If you wish to license your work to users such as broadcasters, publishers, or even entertainment establishments (i.e. bars, nightclubs), joining a collective management organization (CMO) may be a good option. CMOs monitor uses of works on behalf of creators and publishers and are in charge of negotiating licenses and collecting remuneration. They are particularly common in the field of musical and literary works where there may be a large number of users of the same work and it would be difficult both for the owner of rights and the users to seek specific authorization for every single use and to monitor them.

Works published online whether on a web page or on a social media platform are generally protected by copyright and/or related rights so you generally need to obtain permission from the right owner before using it. But if a work is in the public domain – when the period of copyright protection expires – then it can be used freely. But make sure there are no other rights associated with the work. For example, the Da Vinci’s Mona Lisa is in the public domain, but if you find a photograph of it online, the photographer who took that picture may have rights in that photo so you will need to contact the photographer to get permission to use it.

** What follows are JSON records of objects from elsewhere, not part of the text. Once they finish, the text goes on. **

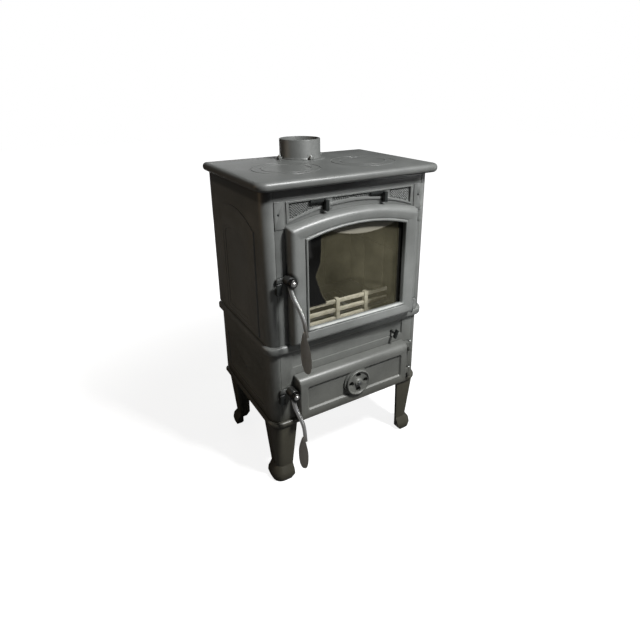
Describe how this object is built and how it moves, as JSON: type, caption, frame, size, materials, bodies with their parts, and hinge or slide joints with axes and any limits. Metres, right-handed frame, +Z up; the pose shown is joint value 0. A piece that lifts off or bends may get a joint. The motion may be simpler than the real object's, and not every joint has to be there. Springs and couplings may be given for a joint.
{
  "type": "wood stove",
  "caption": "Free-standing cast-iron wood stove on short legs: arched glazed fire door, lower ash door with a turning air rosette, sliding air levers and a round flue collar on top.",
  "frame": {"origin": "floor level, under the middle of the overall width and of the overall depth with the hanging handles", "axes": "+Z up, the doors face -Y, +X to the right of someone facing the doors"},
  "size_m": [0.542, 0.4508, 0.922],
  "materials": {
    "stove_paint": "satin heat-resistant stove paint on sand-cast iron",
    "control_black": "black satin paint on cast levers and catches",
    "polished_steel": "polished handle rods, grips and pivot bolts",
    "plain_steel": "plain steel pins, screws, clips, shutters and ash tray",
    "rope_seal": "dull woven fire rope and flat tape",
    "fire_brick": "dry rough firebrick",
    "ash_grey": "cast iron dulled by pale ash",
    "stove_glass": "smoke-tinted clear ceramic glass"
  },
  "bodies": {
    "stove_body": {"top_plate": "stove_paint", "flue_collar": "stove_paint", "left_side": "stove_paint", "right_side": "stove_paint", "lower_left_side": "stove_paint", "lower_right_side": "stove_paint", "back_plate": "stove_paint", "lower_back": "stove_paint", "hearth_plate": "stove_paint", "base_plate": "stove_paint", "leg_front_left": "stove_paint", "leg_front_right": "stove_paint", "leg_back_right": "stove_paint", "leg_back_left": "stove_paint", "front_plate": "stove_paint", "lower_front": "stove_paint", "baffle_plate": "stove_paint", "collar_bolt_front": "plain_steel", "collar_bolt_right": "plain_steel", "collar_bolt_back": "plain_steel", "collar_bolt_left": "plain_steel", "fire_hinge_pin_bottom": "plain_steel", "fire_hinge_pin_top": "plain_steel", "ash_hinge_pin_bottom": "plain_steel", "ash_hinge_pin_top": "plain_steel", "ash_pan": "plain_steel", "fire_keeper": "control_black", "ash_keeper": "control_black", "log_guard": "ash_grey", "brick_left": "fire_brick", "brick_right": "fire_brick", "brick_back": "fire_brick"},
    "fire_door": {"fire_door": "stove_paint", "fire_door_seal": "rope_seal", "glass_gasket": "rope_seal", "door_glass": "stove_glass", "glass_clip_left": "plain_steel", "glass_clip_right": "plain_steel", "clip_screw_left_bottom": "plain_steel", "clip_screw_left_top": "plain_steel", "clip_screw_right_bottom": "plain_steel", "clip_screw_right_top": "plain_steel"},
    "fire_handle": {"fire_handle": "polished_steel", "fire_pivot_bolt": "polished_steel", "fire_latch_tongue": "plain_steel"},
    "ash_door": {"ash_door": "stove_paint", "ash_door_seal": "rope_seal", "spinner_bolt": "plain_steel"},
    "ash_handle": {"ash_handle": "polished_steel", "ash_pivot_bolt": "polished_steel", "ash_latch_tongue": "plain_steel"},
    "air_rosette": {"air_spinner": "stove_paint"},
    "air_slide_left": {"air_lever_left": "control_black", "air_shutter_left": "plain_steel"},
    "air_slide_right": {"air_lever_right": "control_black", "air_shutter_right": "plain_steel"},
    "riddling": {"riddling_rod": "control_black", "fire_grate": "stove_paint"}
  },
  "joints": [
    {"name": "fire_door_hinge", "type": "hinge", "parent": "stove_body", "child": "fire_door", "pos_m": [0.209, -0.14861, 0.592], "axis": [0, 0, 1], "range_deg": [0, 110]},
    {"name": "fire_handle_pivot", "type": "hinge", "parent": "fire_door", "child": "fire_handle", "pos_m": [-0.199, -0.16161, 0.621], "axis": [0, 1, 0], "range_deg": [-12, 75]},
    {"name": "ash_door_hinge", "type": "hinge", "parent": "stove_body", "child": "ash_door", "pos_m": [0.209, -0.14361, 0.271], "axis": [0, 0, 1], "range_deg": [0, 110]},
    {"name": "ash_handle_pivot", "type": "hinge", "parent": "ash_door", "child": "ash_handle", "pos_m": [-0.199, -0.15861, 0.302], "axis": [0, 1, 0], "range_deg": [-12, 75]},
    {"name": "air_rosette_turn", "type": "hinge", "parent": "ash_door", "child": "air_rosette", "pos_m": [0, -0.17061, 0.2745], "axis": [0, 1, 0], "range_deg": [0, 45]},
    {"name": "air_slide_left_travel", "type": "slide", "parent": "stove_body", "child": "air_slide_left", "axis": [-1, 0, 0], "range_m": [0, 0.024]},
    {"name": "air_slide_right_travel", "type": "slide", "parent": "stove_body", "child": "air_slide_right", "axis": [1, 0, 0], "range_m": [0, 0.024]},
    {"name": "riddling_travel", "type": "slide", "parent": "stove_body", "child": "riddling", "axis": [0, -1, 0], "range_m": [0, 0.016]}
  ]
}
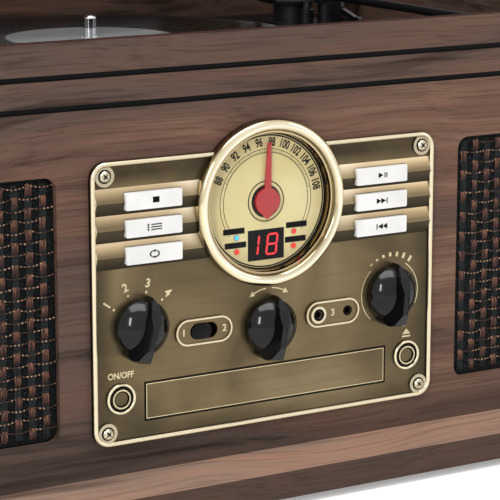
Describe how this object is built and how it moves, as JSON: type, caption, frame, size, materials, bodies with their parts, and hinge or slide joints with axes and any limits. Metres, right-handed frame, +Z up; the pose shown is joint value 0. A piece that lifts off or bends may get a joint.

If you are running a small business and want to download and use a sound recording, or any other work protected by copyright, in for example, a marketing campaign, you will need to obtain authorization from the right holder(s).

Some websites are covered by a general license that outlines the terms under which creative works featured on it may be used. The only other circumstances in which you are not required to obtain permission to use a work are if its use falls under an exception or limitation to copyright law, for example, for the purposes of a quotation, news reporting or teaching.

As a general rule, if there is any doubt about whether or not there are rights associated with a work that you want to use, err on the side of caution and take steps to get permission to use it.

In general, it is unlikely that titles of songs meet the required levels of creativity and originality to qualify for copyright protection. On the other hand, titles, logos or slogans often qualify for protection as trademarks.

Any original content – e.g. text, artwork, photographs, video clips – that you have created and posted on your website may be protected by copyright. Check the website of your national copyright office to see if there are any specific procedures that allow you to voluntarily register your website.

Copyright law does not protect domain names. The rules governing the use and/or abuse of domain names are established and governed by the non-profit Internet Corporation for Assigned Names and Numbers (ICANN). The WIPO Arbitration and Mediation Center is a leading provider of dispute resolution services under ICANN’s Uniform Domain Name Dispute Resolution Policy (UDRP).

Computer programs and other types of software, including mobile apps (like WhatsApp or Candy Crush), are protected as literary works for copyright purposes. As such, they are protected automatically as soon as they are created and do not need to be formally registered. In some countries, however, the procedures for the voluntary registration of software may differ from those for other types of creative works.

The character limit to a Twitter post means that it is unlikely that a tweet will reach the level of creativity required for it to qualify for copyright protection; however exceptions are possible. Also bear in mind that any pictures included in your tweets may also be copyright protected.

Right holders use a range of digital technologies to protect their works against infringement. These technologies safeguard against any unauthorized modification of a work, they can limit the number of copies that can be made of a work and the devices on which it can be enjoyed. According to international law, it is illegal to remove, change, or circumvent DRM protection of a work.

As an author, you may want to make your works available to others by sharing them online while retaining your rights in them. As a sign of this, you can simply affix the symbol, ©, alongside your name and the year in which the work was created.

You may also wish to include a “Terms of Use” section on your website outlining how your work may be used. For example, you may allow visitors to print a copy of your poems or drawings for their personal use, but may prohibit the sale of these works without your approval.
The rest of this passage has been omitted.